Place all ingredients except honey in a saucepan over low heat.

At the simmer, continue cooking for 12-15 minutes, until berries fall apart.

Cover pan and let cool 20-40 minutes.

While still warm, stir in honey one tablespoon at a time, tasting after each addition. (I used 4 TB)

When sweet and sour are in balance or to your taste, strain through a sieve to remove the seeds.
Cover and refrigerate

Use for basting grilled chicken and pork, to dress greens and cold vegetables, or as a base for pan sauces (just swirl in a few tablespoons and a bit of butter when deglazing the pan).

Thursday, July 9, 2015

Uncle Clarence's Cukes

Chinese Cucumber Side
Back in the day, and I mean really way, way back - my Uncle Clarence would make Chinese food at Aunt Maddy’s camp when he was “up” in Vermont. It became tradition.

Other than that one time when my second cousin’s shellfish allergy made things ‘interesting’ (or dire, depending on perspective) – the occasion was looked forward to by all of us Vermonty Anglos.

My favorite dish was a simple one of vinegary cucumbers.

But, perhaps – I should back this story up.

My mom’s older brother, Clarence, was something else. And I mean that with a proud, familial fierceness – he was totally himself, instead of what others expected him to be.

He was (to my knowledge) the first in the family to go to college. And I might be just remembering it that way – but when you are 8 years old, and suddenly 50, things go fuzzy.

Who else hailing from a subsistence farm on Mill Pond Road in Colchester would become an interpreter for the US military?
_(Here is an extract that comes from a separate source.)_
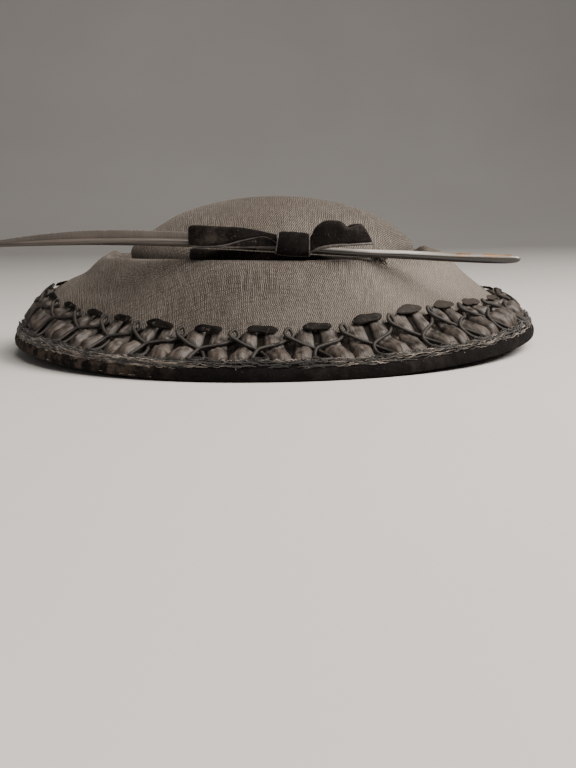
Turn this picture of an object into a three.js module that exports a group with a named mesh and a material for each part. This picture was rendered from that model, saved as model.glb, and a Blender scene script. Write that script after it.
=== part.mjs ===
// A wide-brim hat of dark ribbed cloth: a soft dome crown, a brim with a rolled ridge, a velvet rim,
// a padded satin braid laid on the brim, and a bow over a long quill at the front.
// Millimetres, +Z up, origin in the plane of the rim at the centre of the hat, front towards -Y.
import * as THREE from "three";

// Driving dimensions
const rimRadius = 152.5;
const crownRadius = 84;
const crownTop = 87.6;
const ridgeHeight = 53.5;
const grooveHeight = 40.5;
const grooveWidth = 1.5;
const rollWidth = 9.5;
const rimSideLift = 7;
const swellSideLift = 13.5;
const restingTurn = 13;
const ledgeWidth = 5.5;
const clothWall = 2;
const seatGap = 0.3;

const bindingHeight = 8.2;
const bindingWall = 1.5;
const bindingLean = 2;
const bindingLip = 4.5;
const bindingFoot = 5;

const braidRepeats = 29;
const braidStart = 3.8;
const braidMeeting = 0.47;
const braidMargin = 6;
const braidWidth = 24;
const braidScallop = 3.2;
const braidSpread = 12;
const braidLowerShare = 0.4;
const braidEdge = 0.9;
const puffHeight = 4.2;
const braidSeat = 0.45;

const quillLeftReach = 150;
const quillRightReach = 128;
const quillDiameter = 4.6;
const quillHeight = 59.6;
const vaneEnd = 12;
const vaneHeight = 4.3;
const vaneThickness = 1;

const ribbonThickness = 1.1;
const ribbonWidth = 11;
const bowCentre = 9.9;
const knotWidth = 16.4;
const knotHeight = 12.6;
const knotDepth = 9.5;
const knotRise = 1.6;
const loopDepth = 8.5;
const leftLoopLength = 44;
const rightLoopLength = 32;
const padWidth = 92;
const padDepth = 4.6;
const padRound = 1;

// Steps round the hat and along its parts
const columnsPerRepeat = 8;
const hatColumns = 2 * braidRepeats;
const crownColumns = 40;
const shaftSides = 8;
const padSteps = 10;

const brimEdgeRadius = rimRadius - bindingLean - bindingWall - seatGap;
const brimEdgeHeight = bindingHeight - bindingWall - seatGap;
const grooveRadius = crownRadius + grooveWidth;
const ridgeRadius = grooveRadius + rollWidth;
const brimSpan = brimEdgeRadius - ridgeRadius;
const lipRadius = rimRadius - bindingLean - bindingLip;
const braidOuterRadius = lipRadius - braidMargin;
const quillForward = crownRadius + seatGap + padDepth / 2;
const fullTurn = 2 * Math.PI;

// The brim's upper face inside the ridge: shares of the way from groove to ridge, out and up
const ridgeRoll = [
  { out: 0, up: 0 },
  { out: 0.22, up: 0.4 },
  { out: 0.5, up: 0.8 },
];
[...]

My Uncle!

Not for French or Spanish culture, but for the Chinese language! 

Later on, he was a museum curator on the West Coast and once retired, became a freelance authenticator of museum artifacts worldwide.

I remember his stories about driving through Burlington in a fancy convertible and getting “hit on” by young femmes; buying wines at vineyards that have only bin numbers, visiting a native American reservation and being recognized as “brother” - assembling an earthquake kit, a home break-in (they stole wine, the fiends!) and experiencing severe water rationing in San Francisco.

I spent some summers in Bakersfield with his children, Lin and Lea.  I could write volumes on those adventures…

This past weekend, when Lin and his wife Sarah visited, I made a Chinese-style menu to honor his dad’s memory.

Though, I don’t think I nailed the dumpling dipping sauce – because another family tradition is leaving ingredients out of shared recipes. (Which I personally don’t adhere to.)

While many celebrated the Fourth of July with chicken, burgers and dogs, we ate a variety of grilled meat on sticks, marinated shrimps, potsticker dumplings, and this cucumber dish.

All because of you, Clarence Shangraw. Thank you, sir.

Uncle Clarence’s Cucumbers
Serves 6-8

1 Cucumber, skin on, sliced thin
1/4 Cup Rice Wine Vinegar
1 TB Maple Syrup

Optional garnish: sesame seeds

Assemble all before service or a day ahead.

Taste and adjust the vinegar – it should be refreshingly tart.